Rosehall Run Stardust Brut Cuvée 2013 ($50, 94 points) — Turning to more serious matters, here is a traditionally-made sparkling wine crafted from 57% Pinot Noir and 43% Chardonnay grown in the estate’s Rosehall Vineyard. It spent seven nervous (at least for Sullivan, who wasn’t certain he could pull off this wine from the difficult 2013 vintage in PEC) years en tirage before it started to “reveal itself” in 2019. “The searing acidity and gangly structure of the 2013 vintage gave way to grace and delicacy driven by precise acidity revealing complexity and depth,” said Sullivan. It shows beautiful colour in the glass with a persistent, elegant mousse. It has a lovely nose of creamy pear, a vein of minerality, cut lemon, baked apple, salinity and a brioche note. It’s immensely pleasurable on the palate with ripe pear, golden apple and zesty citrus with a creamy texture and lovely tension and structure. This is a pristine, layered and minerally-driven sparkling wine with length and a finessed finish.
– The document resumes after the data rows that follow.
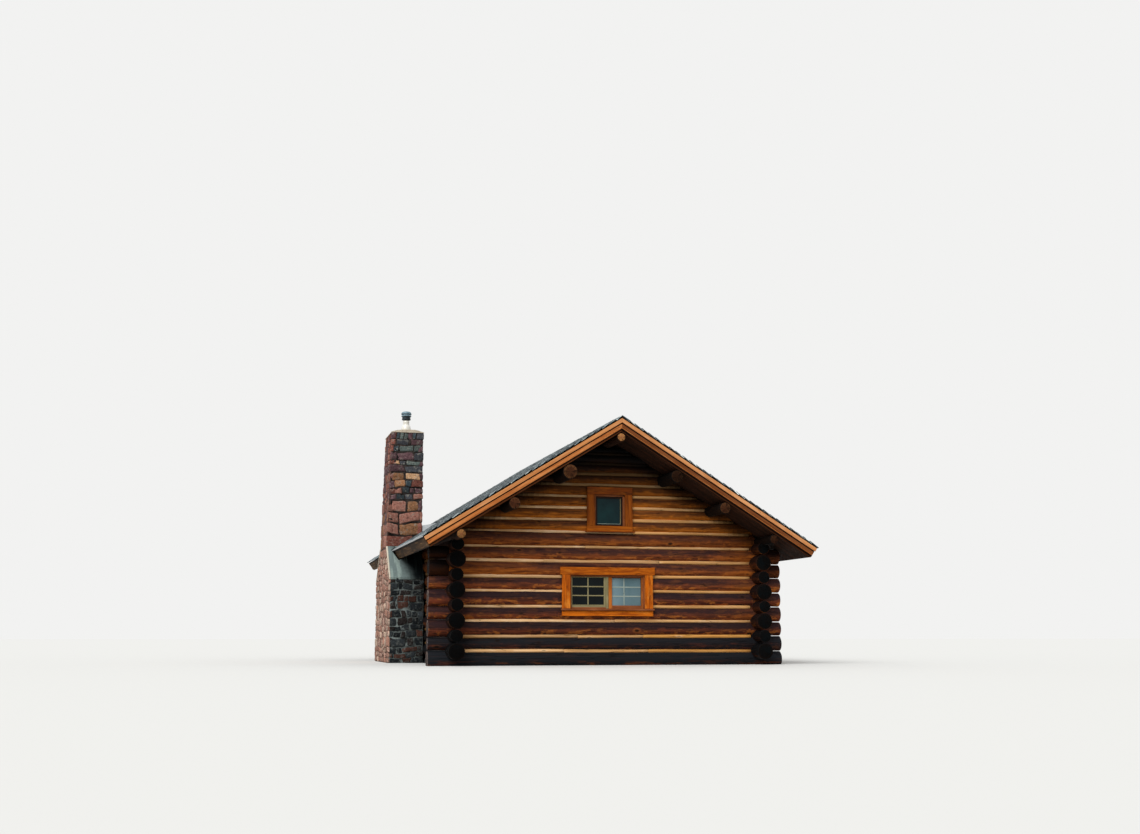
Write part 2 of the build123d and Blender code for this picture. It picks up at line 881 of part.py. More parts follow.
def build():
    low_window = (window_width, window_sill_height, window_height, True, casing_width, casing_head_width)
    high_window = (gable_window_width, gable_window_sill_height, gable_window_height, False,
                   gable_casing_width, gable_casing_head_width)
    front_window = window_set("front", window_offset, *low_window)
    back_window = window_set("back", window_offset, *low_window)
    side_window = window_set("right", side_window_place, *low_window)
    front_high = window_set("front", 0, *high_window)
    back_high = window_set("back", 0, *high_window)
    door = door_set()

    front_cuts = [front_window["cut"], front_high["cut"]]
    back_cuts = [back_window["cut"], back_high["cut"]]
    right_cuts = [side_window["cut"], door["cut"]]
    save("front_wall_logs", end_wall(0, front_cuts))
    save("back_wall_logs", end_wall(back_y, back_cuts))
    save("left_wall_logs", side_wall(-half_x, []))
    save("right_wall_logs", side_wall(half_x, right_cuts))
    save("side_sill_logs", [side_sill(-half_x), side_sill(half_x)])
    save("front_gable_logs", gable_wall(0, front_cuts))
    save("back_gable_logs", gable_wall(back_y, back_cuts))
    save("front_chinking", end_chinking(0, front_cuts))
    save("back_chinking", end_chinking(back_y, back_cuts))
    save("left_chinking", side_chinking(-half_x, []))
    save("right_chinking", side_chinking(half_x, right_cuts))

    save("ridge_pole", [ridge_pole()])
    save("purlins", purlins())
    save("wall_plates", [
        plate_log(side) - side_log(side_courses - 1, side * half_x, seat_gap) for side in (-1, 1)
    ])

    hole = chimney_hole()
    inside_barge = rake_trim_thickness + barge_thickness + board_gap
    for side, name in ((-1, "left"), (1, "right")):
        run = eave_run(side)
        inner_run = run - fascia_thickness
        save(f"{name}_roof_boards", [roof_layer(side, 0, roof_board_thickness, hole, inside_barge, run)])
        save(f"{name}_soffit", [roof_layer(side, soffit_top, soffit_bottom, hole, inside_barge, inner_run)])
        shingles = shingle_layer(side)
        save(f"{name}_shingles", [shingles - hole if side < 0 else shingles])
    save("ridge_cap", [ridge_cap()])
    save("rafters", rafters(hole))
    save("barge_boards", rake_pieces(0, barge_width, rake_trim_thickness + seat_gap,
                                     rake_trim_thickness + barge_thickness))
    save("rake_trims", rake_pieces(0, rake_trim_width, 0, rake_trim_thickness))
    save("eave_fascias", [eave_fascia(side, hole) for side in (-1, 1)])

    save("floor_sleepers", sleepers())
    save("room_floor", [room_floor()])
    save("loft_joists", loft_joists())
    save("loft_floor", [loft_floor()])

    lower = (front_window, back_window, side_window)
    upper = (front_high, back_high)
    save("window_casings", sum((window["casing"] + [window["apron"]] for window in lower), []))
    save("gable_window_casings", sum((window["casing"] + [window["apron"]] for window in upper), []))
    save("window_sills", [window["sill"] for window in lower + upper])
    save("window_frames", [window["frame"] for window in lower + upper])
    save("window_sashes", sum((window["sashes"] for window in lower + upper), []))
    save("window_glass", sum((window["glass"] for window in lower + upper), []))

    save("door_casing", door["casing"])
    save("door_frame", [door["frame"], door["threshold"]])
    save("door_leaf", [door["leaf"]] + door["ledges"])
    save("door_hardware", door_hardware())

    save("chimney_base", [chimney_base()])
    save("chimney_shoulders", [shoulder_wash(-1), shoulder_wash(1)])
    save("chimney_stack", [chimney_stack()])
    save("chimney_crown", [chimney_crown()])
    save("flue_collar", [flue_collar()])
    save("flue_cowl", [flue_cowl()])
    save("roof_flashing", [eave_sheet(hole), cricket()])


build()
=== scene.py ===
import bpy
import bmesh
import math
import random
from mathutils import Matrix, Vector, noise


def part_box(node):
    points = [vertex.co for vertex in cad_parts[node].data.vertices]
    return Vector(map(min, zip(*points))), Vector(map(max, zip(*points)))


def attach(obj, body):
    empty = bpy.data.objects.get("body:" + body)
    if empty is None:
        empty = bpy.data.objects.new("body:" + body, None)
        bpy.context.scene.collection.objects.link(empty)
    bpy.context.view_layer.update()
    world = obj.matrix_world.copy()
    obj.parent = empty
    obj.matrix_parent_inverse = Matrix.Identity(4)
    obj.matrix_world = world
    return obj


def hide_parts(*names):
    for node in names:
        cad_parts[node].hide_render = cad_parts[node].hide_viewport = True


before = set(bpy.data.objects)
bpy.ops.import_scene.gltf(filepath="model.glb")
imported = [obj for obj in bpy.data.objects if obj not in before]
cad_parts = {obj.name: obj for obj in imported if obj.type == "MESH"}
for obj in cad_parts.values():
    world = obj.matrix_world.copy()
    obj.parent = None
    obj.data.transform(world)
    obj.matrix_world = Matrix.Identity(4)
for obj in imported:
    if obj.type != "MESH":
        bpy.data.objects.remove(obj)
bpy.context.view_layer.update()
scene = bpy.context.scene
print("frame loaded:", len(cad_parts), "nodes")


def middleOf(node):
    low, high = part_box(node)
    return (low + high) / 2


# Numbers that several pieces share, in metres
plan = {
    "halfX": middleOf("right_wall_logs").x, "backY": middleOf("back_wall_logs").y,
    "crown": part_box("front_wall_logs")[1].x - middleOf("right_wall_logs").x,
    "pitch": 0.2584, "firstHeight": 0.1118, "sillExtra": 0.014, "thick": 0.131, "thin": 0.119,
    "endCourses": 9, "sideCourses": 8,
    "gableCourses": 7, "gablePitch": 0.220, "gableStep": 0.0065, "gableGap": 0.008,
}
roof = {
    "apex": 4.225, "rise": 0.617, "leftRun": 3.413, "rightRun": 3.562, "overhang": 0.022,
    "front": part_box("rake_trims")[0].y, "back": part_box("rake_trims")[1].y,
    "deck": 0.026, "rafter": 0.146, "soffit": 0.025, "edge": 0.001,
}
slopeLength = math.hypot(1.0, roof["rise"])
slopeCos = 1.0 / slopeLength
slopeSin = roof["rise"] / slopeLength
soffitDepth = roof["deck"] + roof["rafter"] + roof["soffit"]
up = Vector((0, 0, 1))
endWalls = ("front", "back")


def clamp(value, low=0.0, high=1.0):
    return min(max(value, low), high)


def hexColor(text):            # an sRGB hex value as linear light
    values = [int(text[i:i + 2], 16) / 255.0 for i in (0, 2, 4)]
    return [v / 12.92 if v <= 0.04045 else ((v + 0.055) / 1.055) ** 2.4 for v in values] + [1.0]


def operator(kind, swap=False):
    return lambda sig, other: sig.maths(kind, other, swap)


# Shader maths: one socket that can be added, multiplied and compared
class Sig:
    def __init__(self, paint, socket):
        self.paint = paint
        self.socket = socket

    def maths(self, kind, other=None, swap=False):
        values = [self] if other is None else [other, self] if swap else [self, other]
        return self.paint.node("ShaderNodeMath", {"operation": kind}, dict(enumerate(values)))

    def step(self, low, high):          # 0 below low, 1 above high, smooth between
        return self.paint.node("ShaderNodeMapRange", {"interpolation_type": "SMOOTHSTEP"},
                               {"Value": self, "From Min": low, "From Max": high})

    __add__ = __radd__ = operator("ADD")
    __sub__ = operator("SUBTRACT")
    __rsub__ = operator("SUBTRACT", True)
    __mul__ = __rmul__ = operator("MULTIPLY")
    __truediv__ = operator("DIVIDE")
    __pow__ = operator("POWER")


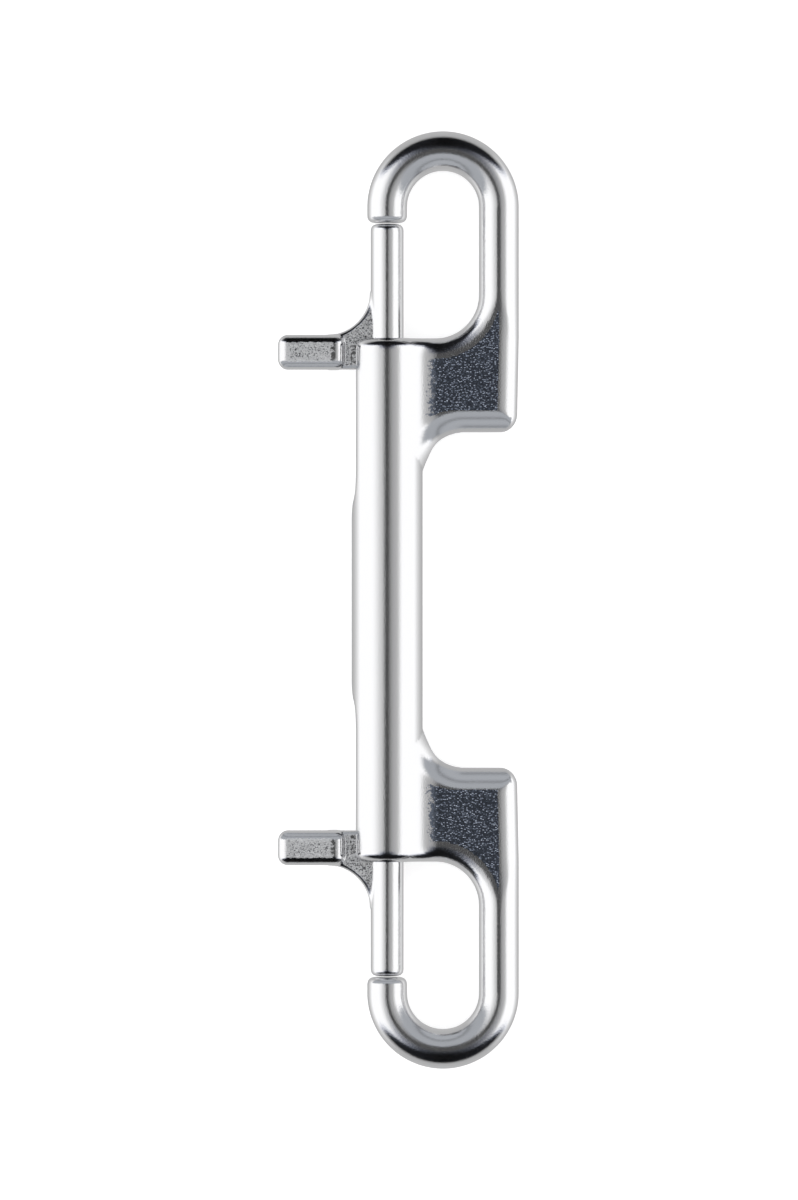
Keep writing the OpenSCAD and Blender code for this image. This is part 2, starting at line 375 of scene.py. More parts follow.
def land(v):
    """How far the flat beside the slot lies from the barrel's middle line."""
    drop = np.clip(LAND_V - v, 0, RAMP_R)
    return BARREL_R - LAND_DEPTH + RAMP_R - np.sqrt(RAMP_R ** 2 - drop ** 2)


def frame_distance(u, v, w):
    v = np.abs(v)
    around = np.hypot(u, w)
    barrel = soft_max(around - BARREL_R, v - BARREL_HALF, BARREL_EASE)
    hooks = hook(u, v, w)
    solid = np.minimum(np.minimum(barrel, hooks), web_fillet(barrel, hooks, v))
    open_end = v - BARREL_HALF - 1
    bore = np.maximum(np.maximum(around - BORE_R, DIVIDER_HALF - v), open_end)
    slot = np.maximum(lever_slot(u, v, w), open_end)
    hollow = soft_min(bore, slot, SLOT_EASE / 2)
    solid = soft_max(solid, -hollow, SLOT_EASE)
    past_land = np.where(open_end < 0, -u - land(v), -FAR_AWAY)
    return soft_max(solid, past_land, LAND_EASE) + UNDER_CAD


print("slot down to v", round(SLOT_END_V - SLOT_HALF_W, 2), "and its flat from", round(LAND_V, 2))

# %% The mesh of the frame casting
FINE, MIDDLING, COARSE = 0.2, 0.35, 0.5  # steps along v: fine at edges, coarse on straight bars
ACROSS = 0.22
MARGIN = 0.5
half_v = stations(
    (0.0, 0.8, COARSE),
    (0.8, 1.4, FINE),
    (1.4, 12.0, COARSE),
    (12.0, 17.2, FINE),
    (17.2, 20.8, MIDDLING),
    (20.8, 24.6, FINE),
    (24.6, 31.6, MIDDLING),
    (31.6, 34.6, FINE),
    (34.6, 47.8, COARSE),
    (47.8, 49.8, FINE),
    (49.8, OVERALL / 2 + 0.6, MIDDLING),
)
frame_axes = (
    stations((-BARREL_R - MARGIN, SPINE_U + BAR_R + MARGIN, ACROSS)),
    np.append(-half_v[:0:-1], half_v),
    stations((-BARREL_R - MARGIN, BARREL_R + MARGIN, ACROSS)),
)
frame_points, frame_quads, frame_normals = surface(frame_distance, frame_axes)
print("frame casting:", len(frame_points), "vertices,", 2 * len(frame_quads), "triangles")

# %% [markdown]
# Polishing reaches the rims and bars, but not the field of the web: there the sandy skin of the
# mould stays. A number on each vertex, 1 on that skin and 0 on the polish, tells the material
# which is which. It falls off slowly in the fillet, where single grains are left in the polish.

# %% Where the frame keeps its cast skin
FIELD_CORNER_R = 4.0


def frame_skin(points, normals):
    u, v = points[:, 0], np.abs(points[:, 1])
    in_from_side = ramp(-outer_side(u - 0.3, v, FIELD_CORNER_R), 2.7, 3.0)
    in_from_eye = ramp(-eye_side(u, v), 2.55, 2.85)
    out_of_fillet = ramp(u, 3.9, 7.4)
    level = ramp(np.abs(normals[:, 2]), 0.55, 0.9)
    return in_from_side * in_from_eye * level * out_of_fillet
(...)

Pair it with a little Stardust from prog-rocker David Bowie’s The Rise and Fall of Ziggy Stardust and the Spiders from Mars …

Rosehall Run Loveless Brut Rosé 2017 ($45, 92 points) — Now, the first question is why Loveless? If you know Sullivan, he’s a music man with a vast knowledge and interest across a wide swath of genres. A few years ago, the story goes, Toronto restaurateur Jen Agg visited Rosehall Run, and, as it often does, a lively discussion ensued about music. The topic of the masterpiece by My Bloody Valentine (an Irish-English alternative rock band) came up. Agg joked that it would be unlikely, but “awesome,” if someone ever dared to name a wine Loveless, the second studio album from the band. Says Sullivan: “So, Jen, this one’s for you!” It’s made from 100% Pinot Noir (87% from 2017, 13% from the ill-fated 2014 vintage), left en tirage for about 33 months and made in the traditional method. It shows a gentle bead in the glass with a pretty light rosé colour. The nose teems with strawberries, brambly raspberries, forest berries and light creamy notes. It has soft bubbles on the palate and is super dry with a basket of red berries, brambly notes, a creamy texture and a fresh finish.